Autora de grande fôlego, cujo nome em russo era Chaya Pinkhasovna, é, sem dúvida, a mais brasileira das ucranianas. Teve vida intensa na imprensa carioca, como articulista e crítica literária, nas redações da Agência Nacional, inicialmente, e, na sequência, nos diários A Noite, A Manhã, Correio da Manhã e Jornal do Brasil. Colaborou ainda com a arrojada revista semanal Manchete, criada em 1952 pelo gráfico ucraniano Adolpho Bloch (1908 – 1995), também judeu, que, como a família Lispector, fugiu em 1922 para o Brasil, fixando-se no Rio de Janeiro – escapando, assim, do atual país dos Volodymyr, então, uma das 15 repúblicas da União Soviética.
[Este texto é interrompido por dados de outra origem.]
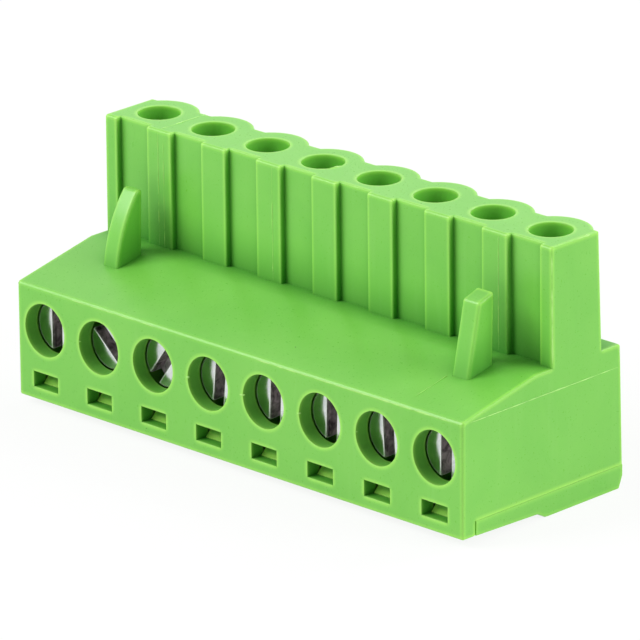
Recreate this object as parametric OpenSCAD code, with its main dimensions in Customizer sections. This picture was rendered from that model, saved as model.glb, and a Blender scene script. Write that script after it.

Clarice Lispector continua atual e intempestiva. Acaba de ser publicado ensaio atribuído a ela no caderno dominical Aliás, de O Estado de S. Paulo, no dia 14 de julho, sobre o russo Máximo Gorki (1868 – 1936), ícone do ‘realismo soviético’ e da nomenclatura stalinista – autor do épico comunista A Mãe. O ensaio da ucraniana teria sido encontrado no acervo da paulistana Biblioteca Mário de Andrade. Trata-se de louvação a Gorki, definido por ela, no ensaio, como o romancista que a comoveu na adolescência. O texto publicado não está datado. Mas parece indicar, por ironia, a simpatia pelo regime que fez os Lispector debandarem da Rússia.